● MATERIAL PROVIDED

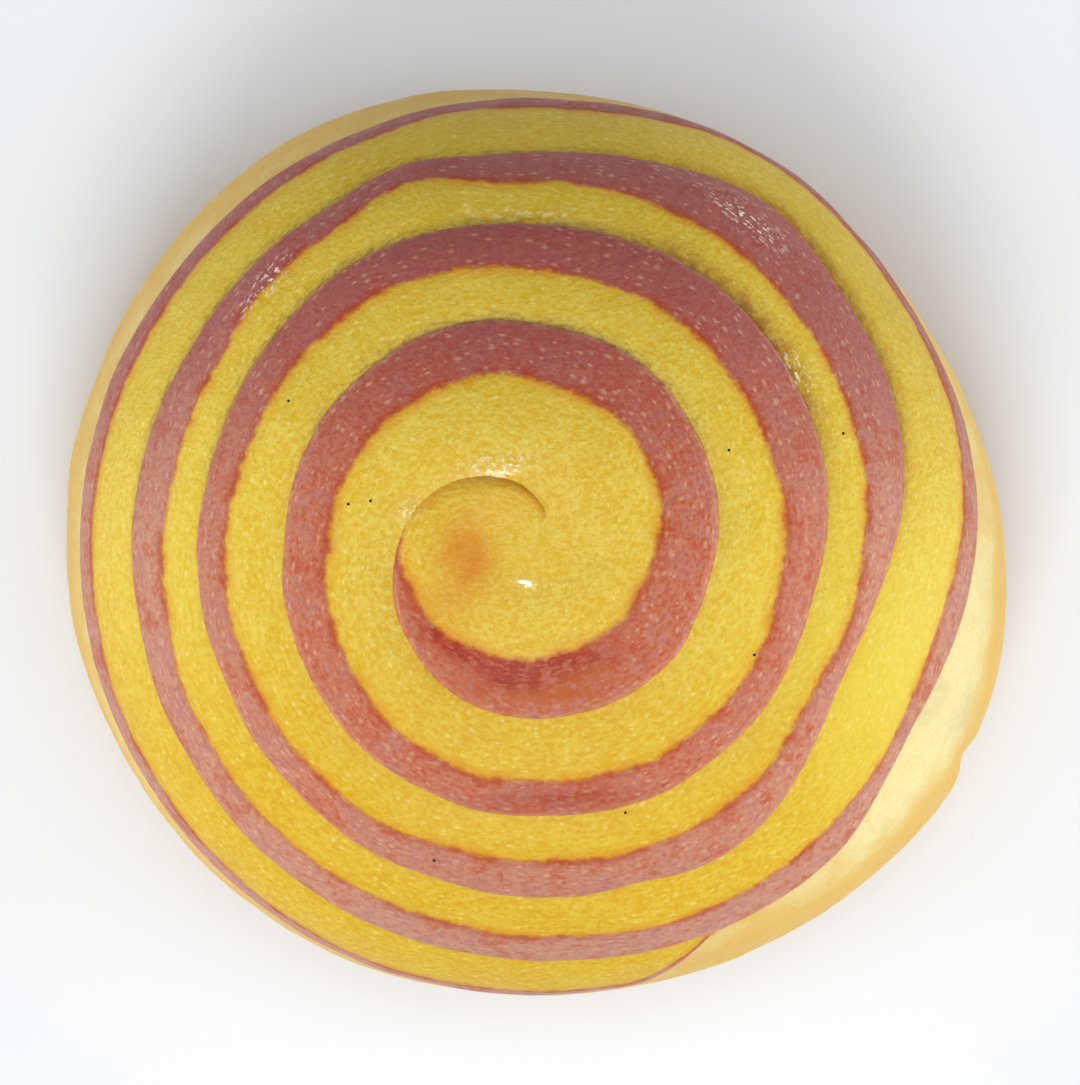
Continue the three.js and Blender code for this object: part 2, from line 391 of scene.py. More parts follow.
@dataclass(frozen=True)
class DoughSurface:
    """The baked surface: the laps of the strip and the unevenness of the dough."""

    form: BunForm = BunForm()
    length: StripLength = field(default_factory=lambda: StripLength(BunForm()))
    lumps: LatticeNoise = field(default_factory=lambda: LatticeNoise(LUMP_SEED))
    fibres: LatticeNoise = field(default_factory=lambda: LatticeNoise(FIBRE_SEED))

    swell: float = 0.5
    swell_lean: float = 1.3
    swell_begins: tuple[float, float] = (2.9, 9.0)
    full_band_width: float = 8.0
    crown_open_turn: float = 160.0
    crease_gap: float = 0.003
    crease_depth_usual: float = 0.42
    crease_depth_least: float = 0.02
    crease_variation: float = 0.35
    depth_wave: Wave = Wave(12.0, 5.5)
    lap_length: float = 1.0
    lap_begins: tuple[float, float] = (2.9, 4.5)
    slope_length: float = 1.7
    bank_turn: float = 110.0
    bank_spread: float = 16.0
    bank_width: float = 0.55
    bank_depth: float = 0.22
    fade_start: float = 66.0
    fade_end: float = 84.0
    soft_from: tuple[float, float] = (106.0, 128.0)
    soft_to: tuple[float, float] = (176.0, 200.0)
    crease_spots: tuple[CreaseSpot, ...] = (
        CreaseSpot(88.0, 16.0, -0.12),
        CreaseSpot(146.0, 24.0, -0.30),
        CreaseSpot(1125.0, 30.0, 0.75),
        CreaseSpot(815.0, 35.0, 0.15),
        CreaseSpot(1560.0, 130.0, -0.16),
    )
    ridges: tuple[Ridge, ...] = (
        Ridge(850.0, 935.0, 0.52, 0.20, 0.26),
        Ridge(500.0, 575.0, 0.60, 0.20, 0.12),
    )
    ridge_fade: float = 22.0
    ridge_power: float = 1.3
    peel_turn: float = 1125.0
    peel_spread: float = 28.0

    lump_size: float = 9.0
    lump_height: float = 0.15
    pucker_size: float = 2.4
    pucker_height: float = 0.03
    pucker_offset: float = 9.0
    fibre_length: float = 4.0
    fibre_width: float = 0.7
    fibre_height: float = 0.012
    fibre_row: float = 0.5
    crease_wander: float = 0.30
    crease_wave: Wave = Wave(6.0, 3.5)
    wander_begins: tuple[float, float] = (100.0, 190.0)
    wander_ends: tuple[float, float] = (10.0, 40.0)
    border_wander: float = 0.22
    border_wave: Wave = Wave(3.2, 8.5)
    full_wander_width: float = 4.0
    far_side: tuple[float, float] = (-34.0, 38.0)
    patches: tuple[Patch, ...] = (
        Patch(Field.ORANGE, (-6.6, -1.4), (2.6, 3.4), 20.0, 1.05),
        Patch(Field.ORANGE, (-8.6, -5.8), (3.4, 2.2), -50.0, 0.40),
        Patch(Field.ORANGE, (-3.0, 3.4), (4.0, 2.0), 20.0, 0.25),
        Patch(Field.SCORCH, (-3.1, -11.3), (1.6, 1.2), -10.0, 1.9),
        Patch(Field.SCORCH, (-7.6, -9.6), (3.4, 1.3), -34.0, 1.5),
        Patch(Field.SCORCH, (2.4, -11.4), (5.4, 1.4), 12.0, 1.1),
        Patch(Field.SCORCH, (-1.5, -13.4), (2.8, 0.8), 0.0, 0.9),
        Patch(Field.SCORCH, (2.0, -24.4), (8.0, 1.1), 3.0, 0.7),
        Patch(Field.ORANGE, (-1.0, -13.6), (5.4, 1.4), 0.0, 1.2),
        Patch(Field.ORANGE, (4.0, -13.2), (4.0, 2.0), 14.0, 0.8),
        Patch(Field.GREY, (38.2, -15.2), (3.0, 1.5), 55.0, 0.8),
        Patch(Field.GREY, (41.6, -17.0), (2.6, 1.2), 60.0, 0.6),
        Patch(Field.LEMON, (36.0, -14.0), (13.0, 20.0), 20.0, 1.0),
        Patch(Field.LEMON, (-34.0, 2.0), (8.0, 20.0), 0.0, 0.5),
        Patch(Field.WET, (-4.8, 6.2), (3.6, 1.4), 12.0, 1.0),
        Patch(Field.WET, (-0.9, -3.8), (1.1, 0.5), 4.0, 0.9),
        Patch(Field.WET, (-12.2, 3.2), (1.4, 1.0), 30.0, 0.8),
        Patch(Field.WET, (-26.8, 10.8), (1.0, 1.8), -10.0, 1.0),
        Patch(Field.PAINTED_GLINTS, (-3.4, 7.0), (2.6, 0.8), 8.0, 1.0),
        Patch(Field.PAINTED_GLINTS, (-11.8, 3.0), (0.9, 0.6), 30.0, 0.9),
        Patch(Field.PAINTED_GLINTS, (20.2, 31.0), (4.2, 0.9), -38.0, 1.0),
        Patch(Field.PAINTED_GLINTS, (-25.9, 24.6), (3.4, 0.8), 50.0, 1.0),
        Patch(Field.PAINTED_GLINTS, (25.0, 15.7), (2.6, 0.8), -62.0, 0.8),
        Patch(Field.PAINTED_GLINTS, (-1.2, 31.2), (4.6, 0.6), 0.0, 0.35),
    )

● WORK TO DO
Write out the whole listing exactly.

● EXPECTED ANSWER
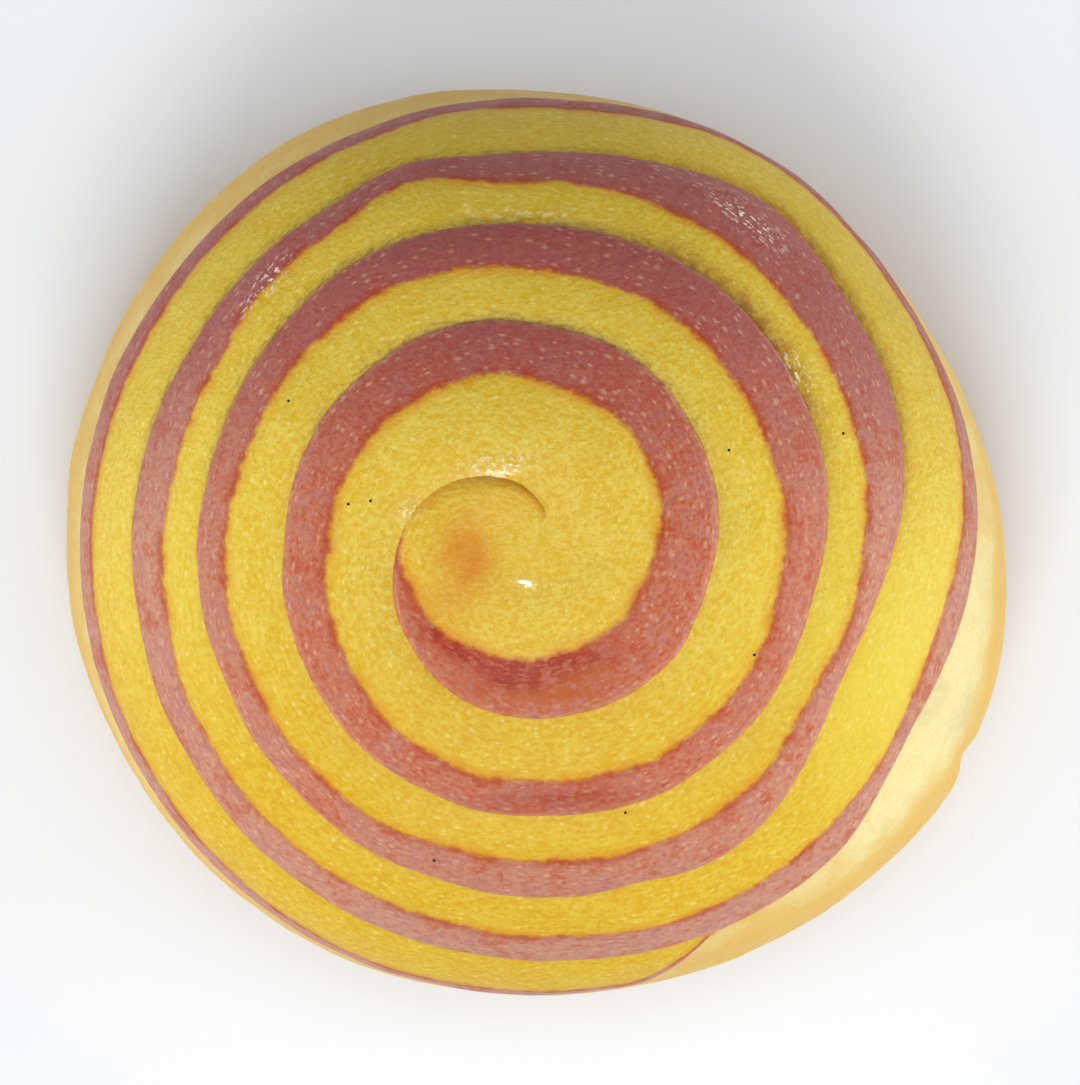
Continue the three.js and Blender code for this object: part 2, from line 391 of scene.py. More parts follow.
@dataclass(frozen=True)
class DoughSurface:
    """The baked surface: the laps of the strip and the unevenness of the dough."""

    form: BunForm = BunForm()
    length: StripLength = field(default_factory=lambda: StripLength(BunForm()))
    lumps: LatticeNoise = field(default_factory=lambda: LatticeNoise(LUMP_SEED))
    fibres: LatticeNoise = field(default_factory=lambda: LatticeNoise(FIBRE_SEED))

    swell: float = 0.5
    swell_lean: float = 1.3
    swell_begins: tuple[float, float] = (2.9, 9.0)
    full_band_width: float = 8.0
    crown_open_turn: float = 160.0
    crease_gap: float = 0.003
    crease_depth_usual: float = 0.42
    crease_depth_least: float = 0.02
    crease_variation: float = 0.35
    depth_wave: Wave = Wave(12.0, 5.5)
    lap_length: float = 1.0
    lap_begins: tuple[float, float] = (2.9, 4.5)
    slope_length: float = 1.7
    bank_turn: float = 110.0
    bank_spread: float = 16.0
    bank_width: float = 0.55
    bank_depth: float = 0.22
    fade_start: float = 66.0
    fade_end: float = 84.0
    soft_from: tuple[float, float] = (106.0, 128.0)
    soft_to: tuple[float, float] = (176.0, 200.0)
    crease_spots: tuple[CreaseSpot, ...] = (
        CreaseSpot(88.0, 16.0, -0.12),
        CreaseSpot(146.0, 24.0, -0.30),
        CreaseSpot(1125.0, 30.0, 0.75),
        CreaseSpot(815.0, 35.0, 0.15),
        CreaseSpot(1560.0, 130.0, -0.16),
    )
    ridges: tuple[Ridge, ...] = (
        Ridge(850.0, 935.0, 0.52, 0.20, 0.26),
        Ridge(500.0, 575.0, 0.60, 0.20, 0.12),
    )
    ridge_fade: float = 22.0
    ridge_power: float = 1.3
    peel_turn: float = 1125.0
    peel_spread: float = 28.0

    lump_size: float = 9.0
    lump_height: float = 0.15
    pucker_size: float = 2.4
    pucker_height: float = 0.03
    pucker_offset: float = 9.0
    fibre_length: float = 4.0
    fibre_width: float = 0.7
    fibre_height: float = 0.012
    fibre_row: float = 0.5
    crease_wander: float = 0.30
    crease_wave: Wave = Wave(6.0, 3.5)
    wander_begins: tuple[float, float] = (100.0, 190.0)
    wander_ends: tuple[float, float] = (10.0, 40.0)
    border_wander: float = 0.22
    border_wave: Wave = Wave(3.2, 8.5)
    full_wander_width: float = 4.0
    far_side: tuple[float, float] = (-34.0, 38.0)
    patches: tuple[Patch, ...] = (
        Patch(Field.ORANGE, (-6.6, -1.4), (2.6, 3.4), 20.0, 1.05),
        Patch(Field.ORANGE, (-8.6, -5.8), (3.4, 2.2), -50.0, 0.40),
        Patch(Field.ORANGE, (-3.0, 3.4), (4.0, 2.0), 20.0, 0.25),
        Patch(Field.SCORCH, (-3.1, -11.3), (1.6, 1.2), -10.0, 1.9),
        Patch(Field.SCORCH, (-7.6, -9.6), (3.4, 1.3), -34.0, 1.5),
        Patch(Field.SCORCH, (2.4, -11.4), (5.4, 1.4), 12.0, 1.1),
        Patch(Field.SCORCH, (-1.5, -13.4), (2.8, 0.8), 0.0, 0.9),
        Patch(Field.SCORCH, (2.0, -24.4), (8.0, 1.1), 3.0, 0.7),
        Patch(Field.ORANGE, (-1.0, -13.6), (5.4, 1.4), 0.0, 1.2),
        Patch(Field.ORANGE, (4.0, -13.2), (4.0, 2.0), 14.0, 0.8),
        Patch(Field.GREY, (38.2, -15.2), (3.0, 1.5), 55.0, 0.8),
        Patch(Field.GREY, (41.6, -17.0), (2.6, 1.2), 60.0, 0.6),
        Patch(Field.LEMON, (36.0, -14.0), (13.0, 20.0), 20.0, 1.0),
        Patch(Field.LEMON, (-34.0, 2.0), (8.0, 20.0), 0.0, 0.5),
        Patch(Field.WET, (-4.8, 6.2), (3.6, 1.4), 12.0, 1.0),
        Patch(Field.WET, (-0.9, -3.8), (1.1, 0.5), 4.0, 0.9),
        Patch(Field.WET, (-12.2, 3.2), (1.4, 1.0), 30.0, 0.8),
        Patch(Field.WET, (-26.8, 10.8), (1.0, 1.8), -10.0, 1.0),
        Patch(Field.PAINTED_GLINTS, (-3.4, 7.0), (2.6, 0.8), 8.0, 1.0),
        Patch(Field.PAINTED_GLINTS, (-11.8, 3.0), (0.9, 0.6), 30.0, 0.9),
        Patch(Field.PAINTED_GLINTS, (20.2, 31.0), (4.2, 0.9), -38.0, 1.0),
        Patch(Field.PAINTED_GLINTS, (-25.9, 24.6), (3.4, 0.8), 50.0, 1.0),
        Patch(Field.PAINTED_GLINTS, (25.0, 15.7), (2.6, 0.8), -62.0, 0.8),
        Patch(Field.PAINTED_GLINTS, (-1.2, 31.2), (4.6, 0.6), 0.0, 0.35),
    )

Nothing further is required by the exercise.